On December 16, Mexican news outlets reported of a soon to be increase in minimum wage throughout Mexico.
The National Commission of Minimum Wages (Conasami) created a new Economic Wage Zone for municipalities located within 25 kilometers south of the Mexico/U.S. border where at the beginning of 2020, the border salary will be increased by 5 percent to 185.56 pesos ($9.79 USD) per day; the rest of the country’s minimum wage will increase 20 percent: from 102.68 pesos to 123.22 pesos ($6.50 USD), per day.
Luisa María Alcalde, the secretary of Labor and Social Welfare of Mexico, reportedly said that this increase is the largest in the last 44 years, and this reduces the salary gap between men and women by almost 3 percent.
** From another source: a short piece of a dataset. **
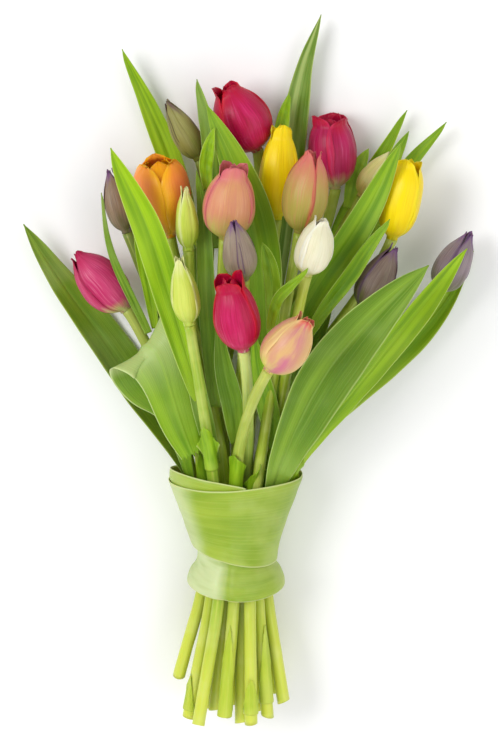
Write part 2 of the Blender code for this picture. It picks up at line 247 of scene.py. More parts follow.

“There are countless positions here that have minimum wages registered within the [Mexican Institute of Social Security],” said Yolanda C. in response to the holiday news, “these people are drivers, gas station employees, cleaning company staff, and many more than you can imagine.”
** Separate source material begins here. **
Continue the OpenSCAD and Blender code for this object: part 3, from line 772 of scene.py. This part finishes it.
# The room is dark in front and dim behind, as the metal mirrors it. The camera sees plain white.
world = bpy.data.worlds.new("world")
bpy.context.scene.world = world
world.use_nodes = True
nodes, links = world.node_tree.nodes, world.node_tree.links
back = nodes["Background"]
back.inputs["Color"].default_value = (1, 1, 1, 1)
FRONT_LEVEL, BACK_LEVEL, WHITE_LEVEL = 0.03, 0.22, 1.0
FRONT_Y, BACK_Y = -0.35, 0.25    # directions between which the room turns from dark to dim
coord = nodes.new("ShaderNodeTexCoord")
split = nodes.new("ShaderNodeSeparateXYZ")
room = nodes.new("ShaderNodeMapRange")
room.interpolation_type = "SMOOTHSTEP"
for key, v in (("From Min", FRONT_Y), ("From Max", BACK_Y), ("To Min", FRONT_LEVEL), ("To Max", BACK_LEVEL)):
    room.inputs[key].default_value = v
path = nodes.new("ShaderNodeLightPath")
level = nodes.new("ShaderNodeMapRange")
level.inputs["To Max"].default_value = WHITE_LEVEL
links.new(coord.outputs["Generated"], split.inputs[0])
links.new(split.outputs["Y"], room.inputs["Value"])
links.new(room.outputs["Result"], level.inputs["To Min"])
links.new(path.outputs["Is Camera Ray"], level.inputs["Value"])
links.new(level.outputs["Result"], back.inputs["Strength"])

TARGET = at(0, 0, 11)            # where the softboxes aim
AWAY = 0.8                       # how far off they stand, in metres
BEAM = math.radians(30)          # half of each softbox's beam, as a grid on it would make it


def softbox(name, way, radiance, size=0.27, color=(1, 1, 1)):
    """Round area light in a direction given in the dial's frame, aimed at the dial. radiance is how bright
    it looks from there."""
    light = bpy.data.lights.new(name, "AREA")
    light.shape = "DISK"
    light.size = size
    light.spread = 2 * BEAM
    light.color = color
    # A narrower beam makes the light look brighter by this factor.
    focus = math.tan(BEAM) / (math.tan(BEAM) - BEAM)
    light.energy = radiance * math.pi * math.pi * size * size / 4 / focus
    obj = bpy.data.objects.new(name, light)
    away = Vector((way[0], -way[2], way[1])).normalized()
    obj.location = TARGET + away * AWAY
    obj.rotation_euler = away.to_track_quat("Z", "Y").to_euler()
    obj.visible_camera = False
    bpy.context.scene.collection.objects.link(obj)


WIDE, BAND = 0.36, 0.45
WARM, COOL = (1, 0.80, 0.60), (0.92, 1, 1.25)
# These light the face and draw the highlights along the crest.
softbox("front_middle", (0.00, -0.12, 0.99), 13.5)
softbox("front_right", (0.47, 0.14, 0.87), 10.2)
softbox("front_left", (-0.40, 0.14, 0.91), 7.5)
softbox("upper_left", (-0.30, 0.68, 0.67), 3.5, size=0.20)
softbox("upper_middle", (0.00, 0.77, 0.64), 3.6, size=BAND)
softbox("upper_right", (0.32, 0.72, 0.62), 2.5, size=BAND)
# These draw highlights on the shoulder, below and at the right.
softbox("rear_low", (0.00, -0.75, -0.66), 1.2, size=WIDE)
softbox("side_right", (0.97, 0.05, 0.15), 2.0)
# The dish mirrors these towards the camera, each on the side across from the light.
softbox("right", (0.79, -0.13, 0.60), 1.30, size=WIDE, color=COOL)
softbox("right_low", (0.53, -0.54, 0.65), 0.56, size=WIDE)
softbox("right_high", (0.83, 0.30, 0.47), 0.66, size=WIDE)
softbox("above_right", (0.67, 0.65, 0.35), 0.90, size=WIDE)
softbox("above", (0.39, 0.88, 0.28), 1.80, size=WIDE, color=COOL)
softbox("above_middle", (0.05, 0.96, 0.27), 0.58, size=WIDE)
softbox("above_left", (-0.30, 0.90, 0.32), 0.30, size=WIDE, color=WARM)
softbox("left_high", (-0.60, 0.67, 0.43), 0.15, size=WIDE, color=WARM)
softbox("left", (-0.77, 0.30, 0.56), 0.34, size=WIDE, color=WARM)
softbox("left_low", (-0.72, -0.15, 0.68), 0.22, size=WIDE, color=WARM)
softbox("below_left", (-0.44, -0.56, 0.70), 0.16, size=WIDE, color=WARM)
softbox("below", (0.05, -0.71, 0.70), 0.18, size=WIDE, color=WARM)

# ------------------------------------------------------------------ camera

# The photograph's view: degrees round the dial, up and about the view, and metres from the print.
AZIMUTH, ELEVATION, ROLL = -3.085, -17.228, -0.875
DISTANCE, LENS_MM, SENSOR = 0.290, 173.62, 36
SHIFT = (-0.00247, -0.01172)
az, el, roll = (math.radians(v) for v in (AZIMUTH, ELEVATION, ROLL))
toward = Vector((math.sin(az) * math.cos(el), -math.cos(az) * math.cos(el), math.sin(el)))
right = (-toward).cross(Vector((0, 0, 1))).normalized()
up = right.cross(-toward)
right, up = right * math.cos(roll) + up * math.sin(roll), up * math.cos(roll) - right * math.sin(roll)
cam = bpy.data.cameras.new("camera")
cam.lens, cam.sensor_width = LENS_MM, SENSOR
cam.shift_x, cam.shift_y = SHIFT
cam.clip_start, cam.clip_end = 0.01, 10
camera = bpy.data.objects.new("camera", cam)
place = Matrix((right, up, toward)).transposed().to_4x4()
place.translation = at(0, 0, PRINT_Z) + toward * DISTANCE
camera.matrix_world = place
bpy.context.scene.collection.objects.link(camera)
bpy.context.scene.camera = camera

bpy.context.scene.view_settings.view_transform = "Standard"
“The minimum wage in this area is only a reference or a starting point that limits entrepreneurs to not pay less than this,” said A. Ramirez, “but realistically, in Ensenada, many workers earn 1500-2000 pesos per week working overtime to meet their minimum needs. The salary should be enough to eat, dress, educate and recreate the family according to the constitution, but in my opinion, it is still not enough.”
I spoke to Ramirez, a small business owner, the day before Christmas. He travels back and forth to the U.S. to visit his relatives on the holidays.
“Calculate that in dollars and you will see the difference when crossing to the United States,” he said.
“Let’s be objective,” argues Yolanda, “for more than 40 years, the increases were 4-5 percent maximum, and 20 percent is still insufficient — yes — but steps are being taken and fixing issues like this is not easy.”
The president of the Mexican Employers Confederation (Coparmex), Gustavo de Hoyos Walther, reportedly said that this is good news for the country, businessmen and workers, as it represents “the most important increase in real terms registered since 1988, since it exceeds 19 percent of the wellness line.”
The news was shared hundreds of times on the social media apps as Aguinaldo neared.
By Christmas, the comments piled underneath the shared news reports.
“For many people who earn minimum wage,” Juan Salazar said on Facebook, “it would be approximately 120 pesos ($6.30 USD) extra in their weekly pay, and believe me, for them, that’s a lot.”
“And because inflation has not risen, so this is a real increase,” Marcos D. responded, “not like in previous years where our salaries increased 10 percent and inflation 30 percent.”